[Exercise description]
Copy each line that contains the word "this".

* START Provided material *

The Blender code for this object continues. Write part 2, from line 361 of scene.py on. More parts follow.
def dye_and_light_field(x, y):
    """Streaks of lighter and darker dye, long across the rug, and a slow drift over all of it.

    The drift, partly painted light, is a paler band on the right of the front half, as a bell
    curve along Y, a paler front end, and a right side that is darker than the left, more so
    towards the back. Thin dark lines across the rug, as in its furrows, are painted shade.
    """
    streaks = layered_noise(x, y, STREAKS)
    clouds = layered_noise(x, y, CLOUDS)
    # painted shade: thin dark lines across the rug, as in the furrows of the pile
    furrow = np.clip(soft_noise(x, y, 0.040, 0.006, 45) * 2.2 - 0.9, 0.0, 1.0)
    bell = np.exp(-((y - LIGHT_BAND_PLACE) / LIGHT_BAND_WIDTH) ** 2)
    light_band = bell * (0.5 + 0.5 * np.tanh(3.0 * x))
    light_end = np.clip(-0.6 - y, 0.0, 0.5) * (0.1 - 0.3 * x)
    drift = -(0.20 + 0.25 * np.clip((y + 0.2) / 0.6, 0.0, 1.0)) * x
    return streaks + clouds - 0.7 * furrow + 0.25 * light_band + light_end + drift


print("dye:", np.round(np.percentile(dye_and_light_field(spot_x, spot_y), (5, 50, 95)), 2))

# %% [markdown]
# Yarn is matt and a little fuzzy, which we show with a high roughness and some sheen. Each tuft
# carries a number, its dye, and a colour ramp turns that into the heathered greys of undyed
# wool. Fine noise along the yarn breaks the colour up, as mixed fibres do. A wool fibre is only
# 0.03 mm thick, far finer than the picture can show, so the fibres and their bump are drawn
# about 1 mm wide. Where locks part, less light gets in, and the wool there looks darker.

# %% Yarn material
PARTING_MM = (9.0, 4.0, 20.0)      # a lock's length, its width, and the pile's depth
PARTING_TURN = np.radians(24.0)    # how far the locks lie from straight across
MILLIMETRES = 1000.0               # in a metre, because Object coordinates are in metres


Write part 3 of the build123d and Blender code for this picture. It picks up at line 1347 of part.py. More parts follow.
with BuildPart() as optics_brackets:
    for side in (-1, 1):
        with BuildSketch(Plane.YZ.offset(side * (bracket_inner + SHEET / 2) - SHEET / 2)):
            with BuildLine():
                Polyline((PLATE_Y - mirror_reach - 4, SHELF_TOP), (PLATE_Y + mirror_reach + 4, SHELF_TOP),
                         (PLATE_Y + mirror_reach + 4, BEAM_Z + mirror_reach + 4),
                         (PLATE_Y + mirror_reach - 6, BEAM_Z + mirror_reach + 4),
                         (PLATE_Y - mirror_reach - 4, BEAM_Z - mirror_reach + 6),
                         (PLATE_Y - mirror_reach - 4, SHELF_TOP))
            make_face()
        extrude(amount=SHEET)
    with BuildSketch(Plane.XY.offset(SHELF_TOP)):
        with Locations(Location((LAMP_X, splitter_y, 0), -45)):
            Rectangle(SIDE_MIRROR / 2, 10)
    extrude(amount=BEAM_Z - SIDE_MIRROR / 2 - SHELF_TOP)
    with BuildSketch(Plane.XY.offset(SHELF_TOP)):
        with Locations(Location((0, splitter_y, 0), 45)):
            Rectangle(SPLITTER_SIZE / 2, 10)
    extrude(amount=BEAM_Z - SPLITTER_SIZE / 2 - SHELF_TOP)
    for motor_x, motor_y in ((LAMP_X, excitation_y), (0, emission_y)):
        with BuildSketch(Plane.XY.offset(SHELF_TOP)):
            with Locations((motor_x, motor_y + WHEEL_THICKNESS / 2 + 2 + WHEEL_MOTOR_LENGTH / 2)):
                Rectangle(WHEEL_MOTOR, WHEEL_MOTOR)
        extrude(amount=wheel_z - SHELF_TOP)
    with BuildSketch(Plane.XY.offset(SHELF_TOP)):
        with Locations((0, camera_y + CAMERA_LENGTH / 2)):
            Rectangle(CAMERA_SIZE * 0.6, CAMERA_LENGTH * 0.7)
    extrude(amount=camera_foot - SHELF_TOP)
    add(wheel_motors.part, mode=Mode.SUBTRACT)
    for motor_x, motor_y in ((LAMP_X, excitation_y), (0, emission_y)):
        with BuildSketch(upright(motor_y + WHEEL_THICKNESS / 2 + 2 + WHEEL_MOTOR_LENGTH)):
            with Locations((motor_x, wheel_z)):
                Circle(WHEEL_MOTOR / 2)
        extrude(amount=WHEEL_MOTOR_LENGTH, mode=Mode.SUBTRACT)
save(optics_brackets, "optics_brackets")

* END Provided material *

[Final result]
The Blender code for this object continues. Write part 2, from line 361 of scene.py on. More parts follow.
Write part 3 of the build123d and Blender code for this picture. It picks up at line 1347 of part.py. More parts follow.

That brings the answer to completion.